Auf den Lößstandorten - mit ihren überwiegend auf Vermarktung angewiesenen Ackerbaubetrieben mithin als noch klassische Qualitätsweizen-Anbauregion geltend - stellt sich prinzipiell die Frage nach der Bedeutung frühreifer C-Weizensorten. Die Erträge der Sorte Expert sind hier zwar konstant überdurchschnittlich, jedoch nicht hoch genug, eine mögliche bessere Vergütung für qualitativ höherwertigen A- oder B-Weizen zu kompensieren. Die agronomischen Eigenschaften dieser Sorte sind ausgewogen. Die A-Sorte Cubus zeigt unter den Standortbedingungen von Kerpen-Buir stabil überdurchschnittliche Erträge, was für den zweiten Versuchsstandort Beckrath eher weniger zutrifft. Die eingeschränkt empfohlene E-Sorte Norin zeichnet sich durch gute agronomische Eigenschaften, insbesondere eine hohe Standfestigkeit aus.
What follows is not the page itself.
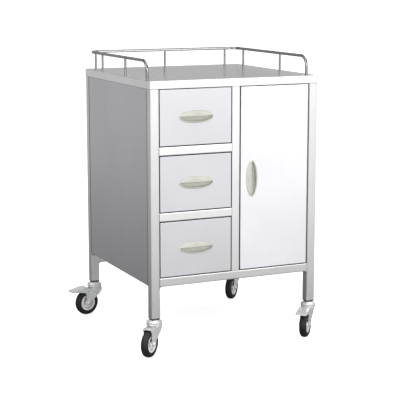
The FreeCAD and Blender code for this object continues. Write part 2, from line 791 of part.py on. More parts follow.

Bei den über das LSV-Sortiment hinaus speziell auf den Lößstandorten geprüften Anhangsorten in den Tabellen 2 und 3 zeigte sich die nicht winterharte, aber standfeste und fallzahlstabile Sorte Premio am Standort Buir konstant über, am Standort Beckrath konstant im beziehungsweise unter dem Durchschnitt der LSV-Sorten. Hier zeigt sich unter den Standortbedingungen spezifisch wie Kerpen-Buir eine Anbaueignung. Das dies- und auch erstjährige Ergebnis der Sorte Cellule (Stärken: Standfestigkeit, Gelbrost, hohe Qualität; Schwächen: Halmbruch, Winterhärte) zeigte an beiden Prüforten eine sehr gute Ertragsleistung. Für eine sichere Beurteilung der Leistungsfähigkeit der Sorte sollte mindestens noch ein zweites Prüfbar abgewartet werden.
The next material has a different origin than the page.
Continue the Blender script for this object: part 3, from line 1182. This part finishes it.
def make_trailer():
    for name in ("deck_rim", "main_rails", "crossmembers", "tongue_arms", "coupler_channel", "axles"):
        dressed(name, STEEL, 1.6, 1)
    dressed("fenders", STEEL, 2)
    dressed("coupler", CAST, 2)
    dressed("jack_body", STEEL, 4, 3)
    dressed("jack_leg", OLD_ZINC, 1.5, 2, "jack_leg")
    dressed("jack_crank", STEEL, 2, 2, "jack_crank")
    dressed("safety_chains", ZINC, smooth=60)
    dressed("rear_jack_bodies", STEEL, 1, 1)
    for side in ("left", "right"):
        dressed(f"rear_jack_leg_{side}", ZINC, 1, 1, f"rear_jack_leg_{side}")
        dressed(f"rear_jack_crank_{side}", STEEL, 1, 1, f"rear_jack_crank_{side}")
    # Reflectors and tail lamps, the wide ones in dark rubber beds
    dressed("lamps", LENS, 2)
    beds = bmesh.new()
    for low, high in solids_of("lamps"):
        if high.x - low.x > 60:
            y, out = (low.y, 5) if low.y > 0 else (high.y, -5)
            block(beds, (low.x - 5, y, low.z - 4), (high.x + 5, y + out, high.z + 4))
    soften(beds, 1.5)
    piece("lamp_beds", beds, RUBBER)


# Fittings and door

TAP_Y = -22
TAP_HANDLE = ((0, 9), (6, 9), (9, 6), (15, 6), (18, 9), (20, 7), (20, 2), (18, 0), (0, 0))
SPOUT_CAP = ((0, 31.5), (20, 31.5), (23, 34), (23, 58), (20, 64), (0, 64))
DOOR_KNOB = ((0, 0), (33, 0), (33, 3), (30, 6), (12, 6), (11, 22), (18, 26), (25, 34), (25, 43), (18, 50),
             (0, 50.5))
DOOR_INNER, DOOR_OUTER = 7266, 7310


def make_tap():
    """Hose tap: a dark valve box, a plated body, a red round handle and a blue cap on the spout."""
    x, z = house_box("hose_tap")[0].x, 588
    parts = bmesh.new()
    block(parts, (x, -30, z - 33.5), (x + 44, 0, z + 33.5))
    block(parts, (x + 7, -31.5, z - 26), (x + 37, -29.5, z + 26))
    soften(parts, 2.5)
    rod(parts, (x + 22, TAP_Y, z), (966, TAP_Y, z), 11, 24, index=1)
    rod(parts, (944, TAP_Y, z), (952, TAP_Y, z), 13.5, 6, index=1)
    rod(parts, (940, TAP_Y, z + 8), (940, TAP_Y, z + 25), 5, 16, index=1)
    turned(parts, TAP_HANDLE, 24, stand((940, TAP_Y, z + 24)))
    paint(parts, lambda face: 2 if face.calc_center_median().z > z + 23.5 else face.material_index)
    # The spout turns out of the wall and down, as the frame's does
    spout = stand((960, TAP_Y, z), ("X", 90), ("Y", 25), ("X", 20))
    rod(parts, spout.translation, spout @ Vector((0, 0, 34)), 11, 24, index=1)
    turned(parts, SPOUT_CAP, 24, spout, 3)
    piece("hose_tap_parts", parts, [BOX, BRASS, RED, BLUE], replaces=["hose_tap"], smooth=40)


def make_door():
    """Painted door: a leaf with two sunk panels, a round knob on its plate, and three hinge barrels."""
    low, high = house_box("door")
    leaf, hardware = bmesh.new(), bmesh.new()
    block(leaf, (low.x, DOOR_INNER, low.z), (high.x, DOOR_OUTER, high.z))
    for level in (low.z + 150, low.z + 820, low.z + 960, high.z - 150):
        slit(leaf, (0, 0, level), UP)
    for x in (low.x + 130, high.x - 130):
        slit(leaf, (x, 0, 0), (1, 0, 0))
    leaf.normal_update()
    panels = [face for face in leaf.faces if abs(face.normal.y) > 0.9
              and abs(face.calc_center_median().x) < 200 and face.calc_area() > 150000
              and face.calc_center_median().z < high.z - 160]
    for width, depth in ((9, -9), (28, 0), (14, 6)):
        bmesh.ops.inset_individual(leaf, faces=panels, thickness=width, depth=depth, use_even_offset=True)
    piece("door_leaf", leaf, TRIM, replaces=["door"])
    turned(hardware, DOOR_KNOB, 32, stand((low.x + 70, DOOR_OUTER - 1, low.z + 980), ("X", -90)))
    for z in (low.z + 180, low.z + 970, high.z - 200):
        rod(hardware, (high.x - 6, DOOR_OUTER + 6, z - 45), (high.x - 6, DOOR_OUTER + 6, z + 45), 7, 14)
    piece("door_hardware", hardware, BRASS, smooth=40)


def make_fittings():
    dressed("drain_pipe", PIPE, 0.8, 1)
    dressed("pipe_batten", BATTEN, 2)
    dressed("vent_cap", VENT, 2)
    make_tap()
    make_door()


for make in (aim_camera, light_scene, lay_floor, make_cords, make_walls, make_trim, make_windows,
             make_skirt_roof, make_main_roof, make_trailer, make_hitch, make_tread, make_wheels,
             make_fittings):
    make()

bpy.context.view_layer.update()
Bei den ebenfalls erstjährig geprüften, in der Reife mit der Note 3 (JB Asano 4) eingestuften Sorten Armada und Solehio hingegen zeigte sich die Leistung standörtlich sehr unterschiedlich. Witterungsbedingt kam es am Standort Beckrath schon sehr früh zu massivem Lager in diesen beiden Sorten, was die dort sehr schlechten Erträge mit erklärt. Auch am EU-Prüfstandort in NRW am Lehmstandort auf den Flächen von Haus Düsse überzeugte Armada diesjährig nicht durch Standfestigkeit und hohe Ertragsleistung. Altigo als ebenfalls besonders frühe Sorte zeigte sich standfester und damit auch ertragssicherer. Es bleibt abzuwarten, wie sich diese Sorten im nächsten Prüfjahr präsentieren.
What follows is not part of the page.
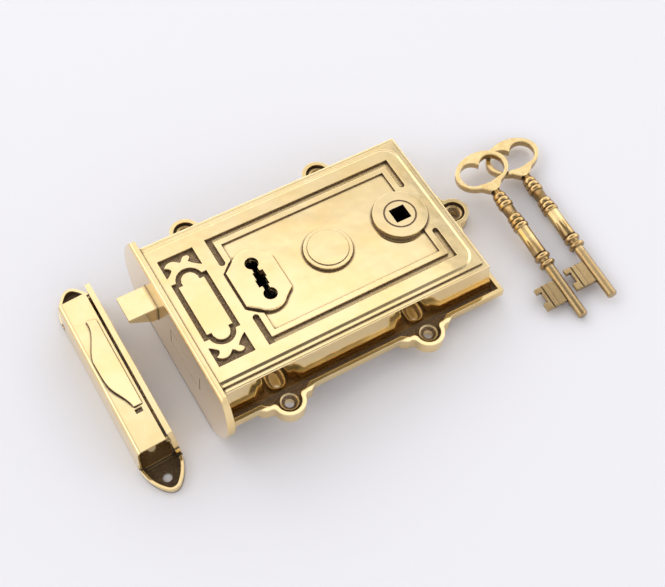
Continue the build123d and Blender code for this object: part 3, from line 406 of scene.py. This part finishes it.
def case_patina(s):
    """Channel floor, feet of the walls, grooves and recesses of the front case."""
    level = s.above(s.up, LEVEL)
    floor = s.times(level, s.below(s.z, CHANNEL_TOP))
    boss = s.times(level, s.below(s.z, BOSS_TOP), BOSS_PATINA)
    across = s.size(s.y)
    inside = s.times(s.below(across, RIM_INNER_HALF, WIDE_BLUR), s.below(s.x, RIM_INNER_END, WIDE_BLUR))
    foot = s.times(s.fall(s.z, *WALL_FOOT), inside, s.above(s.z, FLANGE_BACK), FOOT_PATINA)
    low, high = GROOVE_FLOORS
    sunk = s.times(s.above(s.z, low), s.below(s.z, high))
    panel = s.times(s.below(across, PANEL_HALF), s.below(s.x, PANEL_END))
    share = s.blend(s.below(s.x, CARTOUCHE_END, WIDE_BLUR), GROOVE_PATINA, CARTOUCHE_PATINA)
    return s.either(floor, boss, foot, s.times(panel, sunk, share), hub_gap(s))


def hub_gap(s):
    """Dark ring on both sides of the gap between the follower's hub and the case."""
    radius = s.math("SQRT", s.math("ADD", s.times(s.x, s.x), s.times(s.y, s.y)))
    off = s.size(s.math("SUBTRACT", radius, HUB_RADIUS))
    return s.times(s.below(off, GAP_REACH, WIDE_BLUR), s.above(s.z, HUB_TOP - GAP_DEPTH))


def spindle_square(s):
    """Walls of the square hole in the follower."""
    return s.times(*[s.below(s.size(side), SQUARE_HALF) for side in (s.x, s.y)])


def forend_face(s):
    """Face of the forend, duller than its polished rims."""
    return s.times(s.fall(s.z, *FOREND_RIM), s.fall(s.side, *FOREND_FACING), FOREND_DULLNESS)


def over_table(s):
    """Height over the table's line through the frame's origin, in millimetres."""
    return s.math("ADD", s.z, s.times(s.x, -TABLE_SLOPE))


def latch_dirt(s):
    """The latch bolt is wiped clean by its use, so little dirt stays on it."""
    return CLEAN_SHARE


def keep_dirt(s):
    """Little dirt in the slot beside the keep's cover, the usual share elsewhere."""
    near, far = KEEP_ENDS
    deep = s.below(over_table(s), KEEP_COVER - SLOT_INSET, SLOT_BLUR)
    past_near = s.above(s.y, near + SLOT_INSET, SLOT_BLUR)
    before_far = s.below(s.y, far - SLOT_INSET - SLOT_BLUR, SLOT_BLUR)
    return s.blend(s.times(deep, past_near, before_far), 1.0, CLEAN_SHARE)


def keep_patina(s):
    """Floors of the keep's lugs, and the end walls of its box under the cover."""
    near, far = KEEP_ENDS
    height = over_table(s)
    near_lug = s.below(s.y, near - END_OUT, END_BLUR)
    far_lug = s.above(s.y, far + END_OUT - END_BLUR, END_BLUR)
    on_lug = s.either(near_lug, far_lug)
    floor = s.times(s.above(s.up, LEVEL), s.below(height, KEEP_FLOOR, FLOOR_BLUR), on_lug)
    upright = s.fall(s.size(s.up), *UPRIGHT)
    under = s.times(s.above(height, KEEP_FLOOR, FLOOR_BLUR), s.below(height, KEEP_COVER, COVER_BLUR))
    past_near = s.above(s.y, near - END_OUT - WIDE_BLUR, WIDE_BLUR)
    before_far = s.below(s.y, far + END_OUT, WIDE_BLUR)
    return s.either(floor, s.times(on_lug, past_near, before_far, upright, under))


def key_brass(name, gold, light, edge):
    """Cast key: handled brass with a satin shine, darker in its hollows and browner at its bit."""
    s = Shader(name)
    cloud = s.noise(*KEY_CLOUD)
    fine = s.noise(*KEY_FINE)
    hollow = s.rise(s.hidden(HOLLOW_REACH), *HOLLOW_SPAN)
    stain = s.times(s.rise(fine, *STAIN_SPAN), STAIN_SHARE)
    mask = s.math("MINIMUM", s.math("ADD", hollow, stain), 1.0)
    metal = s.mix(s.rise(cloud, *KEY_CLOUD_SPAN), gold, light)
    worn = s.fall(s.y, *WORN_END)
    sides = s.times(s.fall(s.size(s.up), *SIDE_SPAN), SIDE_SHARE)
    brown = s.either(sides, s.times(worn, s.blend(fine, *WORN_SHARE)))
    s.set("Base Color", s.mix(mask, s.mix(brown, metal, KEY_BROWN), KEY_DARK))
    s.set("Metallic", 1.0)
    s.set("Roughness", s.blend(mask, s.blend(fine, *KEY_ROUGH), KEY_PATINA_ROUGH))
    swell = s.times(cloud, KEY_SWELL_RELIEF)
    grain = s.times(fine, s.blend(worn, *KEY_GRAIN_RELIEF))
    s.relief(s.math("ADD", swell, grain), edge)
    return s.material


def steel(name):
    """Plain steel sheet and pins with a drawn grain."""
    s = Shader(name)
    grain = s.noise(*DRAWN, stretch=DRAWN_STRETCH)
    s.set("Base Color", s.mix(grain, STEEL_LIGHT, STEEL_DARK))
    s.set("Metallic", 1.0)
    s.set("Roughness", s.blend(grain, *STEEL_ROUGH))
    s.relief(s.times(grain, DRAWN_RELIEF), FINE_EDGE)
    return s.material


def table_top(name):
    """Pale matt board."""
    s = Shader(name)
    s.set("Base Color", TABLE_COLOUR)
    s.set("Roughness", TABLE_ROUGH)
    s.set("Specular IOR Level", TABLE_GLOSS)
    return s.material


def table_axes():
    """Directions along and across the table and up from it, in the lock's frame."""
    along = Vector((1, 0, TABLE_SLOPE)).normalized()
    across = Vector((0, 1, 0))
    return along, across, along.cross(across)


def lug_end():
    """Where the end lug of the case stands on the table."""
    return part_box("front_case")[1].x


def add_object(name, data):
    """New object of the scene."""
    thing = bpy.data.objects.new(name, data)
    bpy.context.scene.collection.objects.link(thing)
    return thing


def bead(middle, half, valley, crest):
    """Points of a half-round bead along a turned stem, as places and radii."""
    angles = [math.pi * i / (BEAD_POINTS - 1) for i in range(BEAD_POINTS)]
    return [(middle - half * math.cos(a), valley + (crest - valley) * math.sin(a)) for a in angles]


def stem_profile():
    """Outline of the beaded part of a key's stem, from below the collars to the neck."""
    line = [(COLLARS[0][0] - COLLAR_LEAD, STEM_SHANK - SHANK_SINK)]
    for middle, half in COLLARS:
        line += bead(middle, half, STEM_SHANK, STEM_BEAD)
    line.append((line[-1][0] + BARREL_STEP, STEM_BARREL))
    for group, first in enumerate(BEAD_GROUPS):
        for i in range(BEAD_COUNT):
            crest = STEM_BEAD - (i + group) * BEAD_TAPER
            valley = min(STEM_VALLEY, crest - BEAD_RISE)
            line += bead(first + i * BEAD_PITCH, BEAD_PITCH / 2, valley, crest)
        if group == 0:
            line.append((line[-1][0] + VASE_GAP, STEM_VASE[0]))
            line.append((BEAD_GROUPS[1] - BEAD_PITCH / 2 - VASE_GAP, STEM_VASE[1]))
    return line + [NECK, (NECK[0], STEM_SHANK - NECK_SINK)]


def key_frame(name):
    """Frame of one key: its tip at the origin and its stem along Y."""
    place, heading, lean = KEY_PLACES[name]
    board = Matrix(table_axes()).transposed().to_4x4()
    origin = RIM_END * MM
    board.translation = Vector((origin, 0, TABLE_SLOPE * (origin - lug_end())))
    turn = Matrix.Rotation(math.radians(heading), 4, "Z") @ Matrix.Rotation(math.radians(lean), 4, "X")
    return board @ Matrix.Translation(Vector(place) * MM) @ turn


def key_stem(name, material):
    """Smooth turned stem over the beads of one key."""
    place = key_frame(name)
    turns = [2 * math.pi * i / STEM_SIDES for i in range(STEM_SIDES)]
    build = bmesh.new()
    rings = []
    for at, radius in stem_profile():
        points = [Vector((radius * math.cos(a), at, radius * math.sin(a))) * MM for a in turns]
        rings.append([build.verts.new(place @ point) for point in points])
    for low, high in zip(rings, rings[1:]):
        for i in range(STEM_SIDES):
            j = (i + 1) % STEM_SIDES
            build.faces.new((low[i], high[i], high[j], low[j])).smooth = True
    for ring in (list(reversed(rings[0])), rings[-1]):
        build.faces.new(ring)
    bmesh.ops.recalc_face_normals(build, faces=build.faces)
    mesh = bpy.data.meshes.new(name + "_stem")
    build.to_mesh(mesh)
    build.free()
    stem = add_object(name + "_stem", mesh)
    stem.data.materials.append(material)
    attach(stem, name)


def dress():
    """Gives each CAD node its material, and each key its smooth stem."""
    polished = brass("plain_brass")
    duller = brass("forend_brass", pale=forend_face, rough=FACE_ROUGH)
    keep = brass("keep_brass", dark=keep_patina, dirt=keep_dirt, speckle=PATINA_BROWN)
    works = brass("work_brass", WORKS_GOLD, WORKS_WARM, rough=WORKS_ROUGH)
    keys = key_brass("key_brass", KEY_GOLD, KEY_LIGHT, BOW_EDGE)
    finish = {
        brass("case_brass", dark=case_patina): ["front_case"],
        brass("follower_brass", dark=hub_gap, hole=spindle_square): ["follower"],
        brass("latch_brass", dirt=latch_dirt): ["latch_bolt"],
        polished: ["keyhole_escutcheon", "roundel"],
        duller: ["forend", "deadbolt"],
        keep: ["keep_body", "keep_edge_plate", "keep_leaf"],
        works: ["lever_1", "lever_2", "bolt_stump"],
        keys: list(KEY_PLACES),
    }
    chosen = {node: material for material, names in finish.items() for node in names}
    grey = steel("steel")
    for name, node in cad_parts.items():
        node.data.materials.clear()
        node.data.materials.append(chosen.get(name, grey))
    stems = key_brass("stem_brass", STEM_GOLD, STEM_LIGHT, FINE_EDGE)
    for name in KEY_PLACES:
        key_stem(name, stems)


def table():
    """Tilted board under the whole set."""
    along, across, _ = table_axes()
    half = TABLE_SIZE / 2
    centre = Vector((lug_end(), 0, -TABLE_GAP))
    sides = ((-half, -half), (half, -half), (half, half), (-half, half))
    corners = [tuple(centre + along * u + across * v) for u, v in sides]
    mesh = bpy.data.meshes.new("table")
    mesh.from_pydata(corners, [], [(0, 1, 2, 3)])
    board = add_object("table", mesh)
    board.data.materials.append(table_top("table_top"))


def window():
    """Broad soft lamp turned to the set."""
    data = bpy.data.lights.new("window", "AREA")
    data.size = WINDOW_SIZE
    data.energy = WINDOW_WATTS
    light = add_object("window", data)
    light.location = WINDOW_PLACE
    light.rotation_euler = (WINDOW_PLACE - WINDOW_AIM).to_track_quat("Z", "Y").to_euler()


def room():
    """Room with a bright ceiling and a bright belt at half height, dim towards the camera."""
    world = bpy.data.worlds.new("studio")
    world.use_nodes = True
    tree = world.node_tree
    back = tree.nodes["Background"]

    def node(kind, **settings):
        made = tree.nodes.new(kind)
        for name, value in settings.items():
            setattr(made, name, value)
        return made

    def ramp(value, limits, results):
        made = node("ShaderNodeMapRange", interpolation_type="SMOOTHSTEP")
        tree.links.new(value, made.inputs["Value"])
        for name, number in zip(("From Min", "From Max", "To Min", "To Max"), limits + results):
            made.inputs[name].default_value = number
        return made.outputs[0]

    def join(operation, a, b):
        made = node("ShaderNodeMath", operation=operation)
        tree.links.new(a, made.inputs[0])
        tree.links.new(b, made.inputs[1])
        return made.outputs[0]

    direction = node("ShaderNodeTexCoord").outputs["Generated"]
    split = node("ShaderNodeSeparateXYZ")
    tree.links.new(direction, split.inputs[0])
    height = split.outputs["Z"]
    towards = node("ShaderNodeVectorMath", operation="DOT_PRODUCT")
    tree.links.new(direction, towards.inputs[0])
    towards.inputs[1].default_value = CAMERA_PLACE.normalized()
    shade = ramp(towards.outputs["Value"], SHADE_SPREAD, SHADE_LEVELS)
    ceiling = join("MULTIPLY", ramp(height, CEILING_RISE, CEILING_LEVELS), shade)
    belt = join("MULTIPLY", ramp(height, BELT_RISE, BELT_LEVELS), ramp(height, BELT_FALL, (1.0, 0.0)))
    tree.links.new(join("ADD", ceiling, belt), back.inputs["Strength"])
    back.inputs["Color"].default_value = (*ROOM_COLOUR, 1)
    bpy.context.scene.world = world


def camera():
    """Camera of the photograph."""
    data = bpy.data.cameras.new("camera")
    data.lens = CAMERA_LENS
    data.sensor_width = CAMERA_SENSOR
    data.clip_start = CAMERA_NEAR
    eye = add_object("camera", data)
    eye.matrix_world = Matrix.Translation(CAMERA_PLACE) @ CAMERA_TURN.to_matrix().to_4x4()
    bpy.context.scene.camera = eye


dress()
table()
room()
window()
camera()
bpy.context.scene.view_settings.view_transform = "Standard"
Auf den Löß-, Lehm- und Sandstandorten zeigen die mehrjährig geprüften B-Sorten Barok und Hekto in der Mehrzahl der Jahre schwächere und zum Teil schwankendere Leistungen als die qualitativ hochwertigeren Sorten JB Asano oder Cubus. Darüber hinaus zeichnen sich im B-Segment mit der neueren Sorte Rumor sowie der erstjährig im LSV geprüften A-Sorte Folklor ertragspotente Sorten mit attraktiven agronomischen Eigenschaften ab. Die alte Sorte Kerubino, zugelassen 2004 in Frankreich, erzielt als E-Sorte nach wie vor erstaunliche Erträge. Unter dem Aspekt, mit dieser Sorte möglicherweise eine sicherere A-Qualität als mit einer A-Sorte erreichen zu können, sowie der geringeren Fusariumanfälligkeit und guten Winterhärte der Sorte wird Kerubino eingeschränkt auf Löß, Lehm und Höhe empfohlen.

Die bisher vorliegenden Fallzahlergebnisse der frühreifen Sorten aus den LSV bewegen sich insgesamt unterhalb des Vorjahresniveaus, aber im noch unkritischen Bereich deutlich über 220 Sekunden.

Die Tabelle 5 zeigt die Einstufungen aller Sorten hinsichtlich ihrer agronomischen Eigenschaften. Zu den empfohlenen, sehr frühreifen Winterweizensorten sind darüber hinaus in der Tabelle 6 in gleicher Art und Weise wie auch bei den übrigen Getreidearten die sortenspezifischen Eigenschaften und Merkmale aufgeführt.